Optimizing Size Consistency in Batch Roller Production: A Mixed Strategy Approach

Abstract

The Double-Disk Straight Groove Lapping (DDSGL) technique, a novel approach to batch processing of bearing rollers, achieves high dimensional consistency by removing material through size comparison between multiple rollers in the processing area. To avoid collision between the rollers, the prevalent practice in DDSGL involves circulating the rollers in fixed linear sequences, an approach that impedes comprehensive size comparison throughout the entire batch of rollers. To counter this, we introduce a Dual-Channel Mixing Scheduling (DCMS) strategy that disrupts the roller sequence without triggering collisions. This strategy promotes extensive size comparison and enhances batch size consistency.

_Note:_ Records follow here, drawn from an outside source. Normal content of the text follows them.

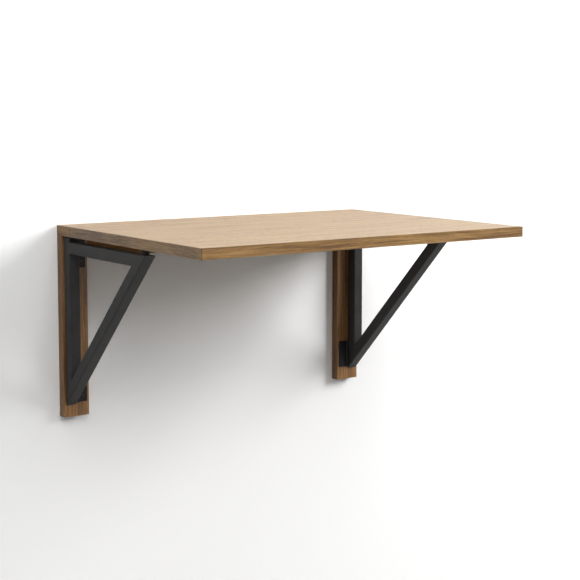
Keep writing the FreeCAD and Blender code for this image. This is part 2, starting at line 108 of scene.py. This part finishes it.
def oak(name, turn, heart, light, dark, ring_mm, streak_mm, seed, roughness=LACQUER_ROUGHNESS,
        gloss=PLAIN_GLOSS):
    """Lacquered oak: warm brown lines that sway along the fibres, dark open pores and a soft sheen.

    turn brings the fibres to the pattern's X, and heart is a point in the middle of the tree, round
    which the rings run. Rings and streaks are about as wide as they say. The pores are drawn three
    times as wide as real ones, so that they show. Cut ends soak up more lacquer and are darker.
    Oak that is only oiled is rougher and has less gloss."""
    material, tree = new_material(name)
    place = add_node(tree, "ShaderNodeTexCoord")
    shift = -(Euler(turn).to_matrix() @ Vector(heart))
    turned = add_node(tree, "ShaderNodeMapping", {
        "Vector": place.outputs["Object"], "Rotation": turn, "Location": shift})
    sway = marks(tree, turned, OAK_WAVE_MM, low=0.0, high=1.0, seed=seed, detail=1.0)
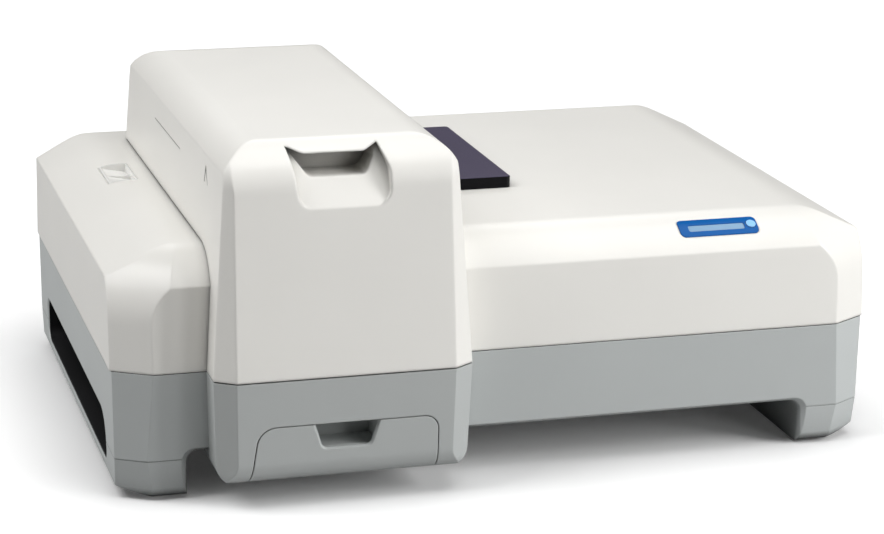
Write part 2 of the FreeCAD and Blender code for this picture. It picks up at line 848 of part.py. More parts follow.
notch_face_y = lid_front_y + bay_front_taper * (seam_z - flap_top_z)
notch_front = Part.makeLoft([notch_wire(2 * notch_bevel, notch_face_y - bay_wall),
                             notch_wire(0, notch_face_y + bay_wall)], True, True)
notch_back = Part.Face(notch_wire(0, notch_face_y + bay_wall)).extrude(Vector(0, bay_wall * 2, 0))
cup_front = notch_face_y + bay_wall + cup_gap
cup_half = notch_width / 2 + cup_wall
cup_low = flap_top_z - notch_depth - cup_wall
cup_block = box(notch_x - cup_half, notch_x + cup_half, cup_front, cup_front + cup_depth,
                cup_low, flap_top_z + cup_rise)
cup_room = box(notch_x - cup_half + cup_wall, notch_x + cup_half - cup_wall, cup_front,
               cup_front + cup_depth - cup_wall, cup_low + cup_wall, flap_top_z + flap_gap)
cup_tie = box(notch_x - cup_half, notch_x + cup_half, notch_face_y + bay_wall / 2, cup_front + cup_wall,
              flap_top_z + flap_gap, flap_top_z + cup_rise)
finger_cup = join([cup_block.cut(cup_room), cup_tie])
flap_pins = []
flap_pin_holes = []
for side, edge in ((-1, flap_left_x), (1, flap_right_x)):
    start = Vector(edge - side * flap_pin_length, flap_pivot.y, flap_pivot.z)
    flap_pins.append(rod(start, Vector(side, 0, 0), flap_pin_radius, 2 * flap_pin_length))
    flap_pin_holes.append(rod(start, Vector(side, 0, 0), flap_pin_radius + fit_gap,
                              2 * flap_pin_length + fit_gap))
flap = bay_shell.common(flap_block(0, 0)).cut([notch_front, notch_back])
bay_open = bay_shell.cut([flap_block(flap_gap, flap_back_gap)] + flap_pin_holes)
save("bay_housing", join([bay_open, finger_cup]))
save("access_flap", join([flap] + flap_pins))

# Lid shell over the sample compartment, with hinge ears and the finger scoop
pivot_y = lid_back_y - pivot_behind
pivot_z = deck_z + pivot_above
lid_hollow = lid_form(lid_wall).cut(scoop(lid_wall))
lid_solid = lid_form(0).cut([scoop(0), lid_hollow, cover_form(-lid_deck_gap, 0)])
groove_x = lid_x - lid_side_at(groove_z)
groove_low = groove_z - groove_width / 2
groove = box(groove_x - lid_wall, groove_x + groove_depth, groove_front_y, groove_back_y,
             groove_low, groove_low + groove_width)
tick = prism_x([(tick_y, tick_high_z, 0), (tick_y - tick_front_run, tick_low_z, 0),
                (tick_y - tick_front_run + tick_width, tick_low_z, 0),
                (tick_y, tick_high_z - 3 * tick_width, 0),
                (tick_y + tick_back_run - tick_width, tick_low_z, 0),
                (tick_y + tick_back_run, tick_low_z, 0), (tick_y + tick_width, tick_high_z, 0)],
               groove_x - lid_wall, groove_x + tick_depth)
ears = []
hinge_notches = []
pins = []
brackets = []
knuckle_half = knuckle_width / 2
for side in (-1, 1):
    hinge_x = lid_x + side * hinge_spread
    clear = knuckle_radius + 2 * knuckle_gap
    hinge_notches.append(box(hinge_x - knuckle_half - knuckle_gap, hinge_x + knuckle_half + knuckle_gap,
                             pivot_y - clear, FAR, 0, pivot_z + clear))
    for edge in (-1, 1):
        inner_x = hinge_x + edge * (knuckle_half + knuckle_gap)
        left = min(inner_x, inner_x + edge * ear_width)
        ear = box(left, left + ear_width, pivot_y - knuckle_radius, lid_back_y - lid_wall / 2,
                  pivot_z, pivot_z + 2 * knuckle_radius)
        barrel = rod(Vector(left, pivot_y, pivot_z), Vector(1, 0, 0), knuckle_radius, ear_width)
        hole = rod(Vector(left, pivot_y, pivot_z), Vector(1, 0, 0), pin_radius + pin_gap, ear_width)
        ears.append((ear.fuse(barrel), hole))
    pin_half = knuckle_half + knuckle_gap + ear_width
    pin_start = Vector(hinge_x - pin_half, pivot_y, pivot_z)
    pins.append(rod(pin_start, Vector(1, 0, 0), pin_radius, 2 * pin_half))
    foot = box(hinge_x - knuckle_half, hinge_x + knuckle_half, pivot_y - bracket_length,
               pivot_y + knuckle_radius / 2, deck_z, deck_z + bracket_thickness)
    post = box(hinge_x - knuckle_half, hinge_x + knuckle_half, pivot_y - knuckle_radius,
               pivot_y + knuckle_radius / 2, deck_z, pivot_z)
    barrel = rod(Vector(hinge_x - knuckle_half, pivot_y, pivot_z), Vector(1, 0, 0), knuckle_radius,
                 knuckle_width)
    hole = rod(pin_start, Vector(1, 0, 0), pin_radius + pin_gap, 2 * pin_half)
    brackets.append(join([foot, post, barrel]).cut(hole))
lid = lid_solid.cut([groove, tick] + hinge_notches)
lid = join([lid] + [ear for ear, hole in ears]).cut([hole for ear, hole in ears])
save("lid_shell", lid)
save("hinge_pins", Part.makeCompound(pins))
save("hinge_brackets", Part.makeCompound(brackets))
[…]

To elucidate the operational principles of DCMS, we have developed a computational model grounded in DDSGL, designed simulation test plans under different mixing parameters, and summarized the number of direct comparisons, total comparisons, and differences in roller cycle times to determine the optimal combination of mixing parameters. Finally, structural modifications were made in the DDSGL system for validation studies under different mixing parameters. The test results show that the use of DCHS can reduce processing time by up to 50%, and the batch diameter change of the rollers can converge from 1.15 μm to as low as 0.76 μm. The industrial relevance of this research is significant; these improvements can lead to higher efficiency in the manufacturing process and improved quality of bearing rollers.